Assoc Prof Jamus Jerome Lim (Sengkang): Sir, this House has previously debated the possibility of later school start times. Those in favour have cited evidence, which was compelling in my view, that phase delays in adolescent Circadian rhythms predisposed them towards sleeping and waking later, typically by about two hours, although some, like my sister, appear to have never grown up and exited this phase.
The counter arguments are often two-fold. First, that any delay would simply mean that students go to bed even later and, second, that such delays could give rise to disruptive rush-hour crunches. The first assertion, as it turns out, is one that is weakly supported by evidence. Students who have later start times sleep longer, with bedtimes that either remain unchanged or delayed by a smaller amount than the additional time afforded. Many credible studies have shown that affording adolescents additional sleep can have yielded payoffs in terms of improved behaviour, health and academic outcomes. This is even so, with a relatively modest delay of just half an hour or so. More importantly, the reality is that students are already experiencing sleep deprivations from the status quo. One study placed this proportion at a staggering 80% of Singaporean teenagers hailing from high-ranked schools.
Think of all the marginal steps that parents take – the additional hours of supplemental tuition, the move to a neighbourhood closer to a preferred school, the endless bottles of essence of chicken. And it strikes me as failing to pick the lowest hanging fruit when we look at more expensive and intrusive educational interventions but neglect this relatively simple one.
As for the second assertion, I am sure that we will all agree that we should not be compromising as important an outcome as student performance simply in favour of one of logistical convenience. My proposal today is simple. Delay upper Primary school start time by half an hour and Secondary school start time by an hour. For schools currently starting at 7.30 am, the earliest start time at the moment, this would mean a meantime of 8.00 am for the Primary cohort and 8.30 am for the Secondary cohort. While I am not suggesting any strict guidelines for post-Secondary levels, it is reasonable that ITEs, Polytechnics and Junior Colleges start even later, at 9.00 am.
The additional half hour for upper-Primary students is consistent with how sleep phase delay may occur as early as the onset of puberty and also, certainly, by the time that they are teenagers. And since Primary cohorts are also comparatively larger than Secondary cohorts, it also makes sense to balance out the inflow of students headed to schools in the morning.
While delays for upper Primary and Secondary school students will, undeniably, alter traffic patterns, its contribution to the overall morning rush-hour jam is likely to be somewhat limited. The half-hour delay for half the Primary cohort would likely add a limited number of additional vehicles to the road, seeing that many upper Primary school students would already begin travelling to school by public or private buses by then. Moreover, these buses would, in any case, begin their pick-up rounds between 7.00 am and 8.00 am, well before typical work start times.
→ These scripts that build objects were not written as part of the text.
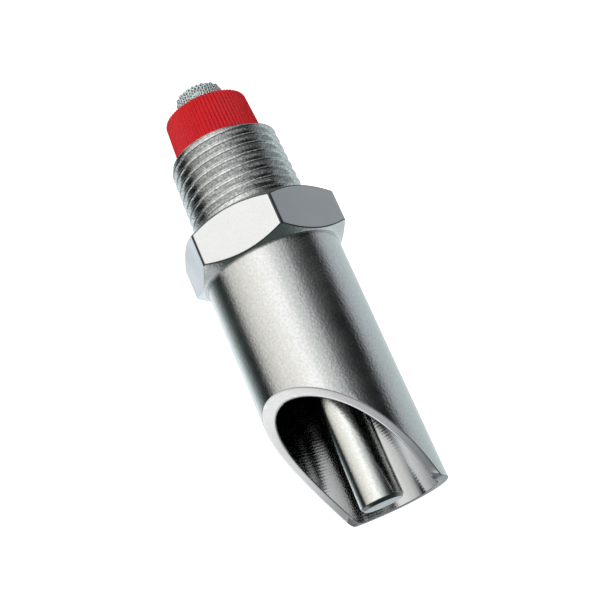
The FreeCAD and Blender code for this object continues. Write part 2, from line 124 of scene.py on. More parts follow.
class ShaderDesk(NodeDesk):
    """Lays out the nodes of one material. A field runs from 0 to 1."""

    def __init__(self, name: str) -> None:
        """Start a material with a bare principled shader.

        Args:
            name: Name of the material.
        """
        self.material = bpy.data.materials.new(name)
        self.material.use_nodes = True
        super().__init__(self.material.node_tree)

    def dress(self, inputs: Inputs) -> Material:
        """Fill the shader's inputs and hand over the material."""
        self.feed(self.tree.nodes["Principled BSDF"], inputs)
        return self.material

    def place(self) -> Socket:
        """Read the coordinates of the piece itself."""
        return self.add("TexCoord", "Object")

    def noise(self, place: Socket, cell: float, detail: float = 2.0) -> Socket:
        """Add a field of noise with cells of a size and octaves of finer detail."""
        return self.add("TexNoise", "Fac", {"Vector": place, "Scale": 1 / cell, "Detail": detail})

    def streaks(self, place: Socket, length: float, width: float) -> Socket:
        """Add a field of streaks that lie round the axis."""
        stretch = {0: place, 1: (1 / length, 1 / length, 1 / width)}
        return self.noise(self.add("VectorMath", "Vector", stretch, operation="MULTIPLY"), 1.0, 3.0)

    def rings(self, place: Socket, pitch: float) -> Socket:
        """Add a field of uneven rings round the axis, as a boring tool leaves them."""
        inputs = {"Vector": place, "Scale": WAVE_PERIOD / pitch, "Distortion": 1.5}
        return self.add("TexWave", "Fac", inputs, bands_direction="Z")

    def around(self, value: Socket, middle: float, reach: float) -> Socket:
        """Spread a noise field to either side of a middle."""
        return self.spread(value, NOISE_MIDDLE, (middle - reach, middle + reach))

    def blend(self, share: Socket, first: Color, second: Color) -> Socket:
        """Blend two colours by a noise field."""
        return self.mix(self.spread(share, NOISE_MIDDLE), first, second)

    def worn_edges(self, color: Socket, rubbed: Color) -> Socket:
        """Lighten the edges that handling rubs."""
        sharpness = self.add("NewGeometry", "Pointiness")
        return self.mix(self.spread(sharpness, EDGE_SHARPNESS), color, rubbed)

    def bump(self, height: Socket, depth: float, under: Socket | None = None) -> Socket:
        """Bend the normal, or one that is bent already, by a field of a depth in metres."""
        inputs = {"Height": height, "Strength": 1.0, "Distance": depth}
        return self.add("Bump", "Normal", inputs if under is None else {**inputs, "Normal": under})


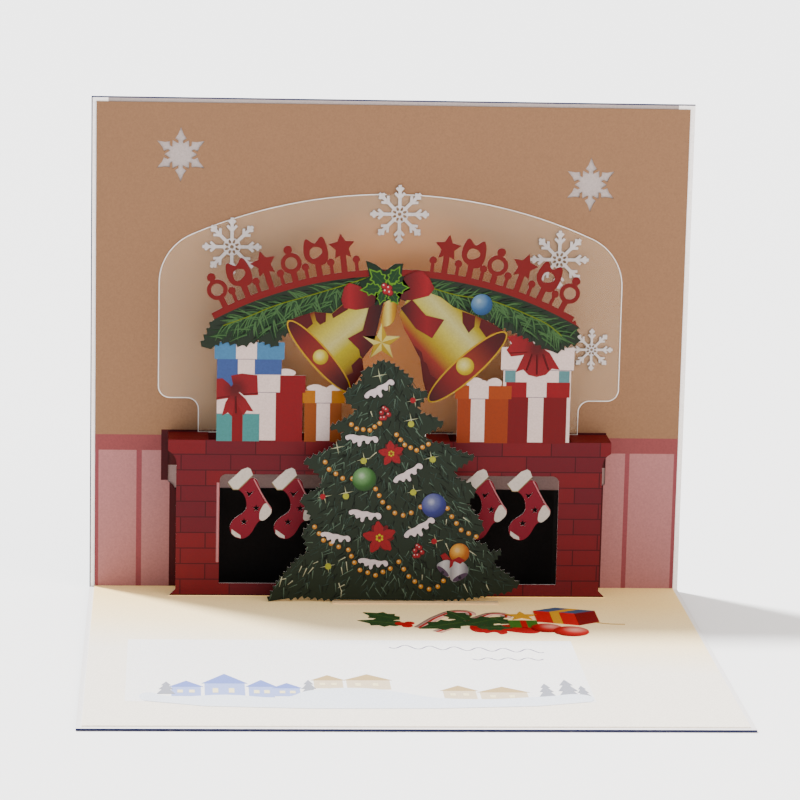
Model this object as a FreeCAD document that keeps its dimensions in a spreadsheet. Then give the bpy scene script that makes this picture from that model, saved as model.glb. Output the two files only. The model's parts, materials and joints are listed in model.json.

And as more Secondary school students already know how to travel to school independently by public transportation, their even later start time will also likely have a limited impact on traffic patterns. Indeed, with more parents working from home or exercising flexible work schedules in a post-pandemic world, it could easily be the case that any anticipated increase in rush-hour traffic be offset by the reduction in working commuters.
The staggered school start times could also carry a tangential logistical benefit. Schools currently often face jams during arrival and dismissal times, with roads surrounding schools ensnarled by traffic. This is an isolated but genuine problem as those of us who have received complaints from residents living near schools would well understand. Staggering school start times could reduce the incoming traffic by as much as a third, which would help alleviate this morning school rush-hour crunch.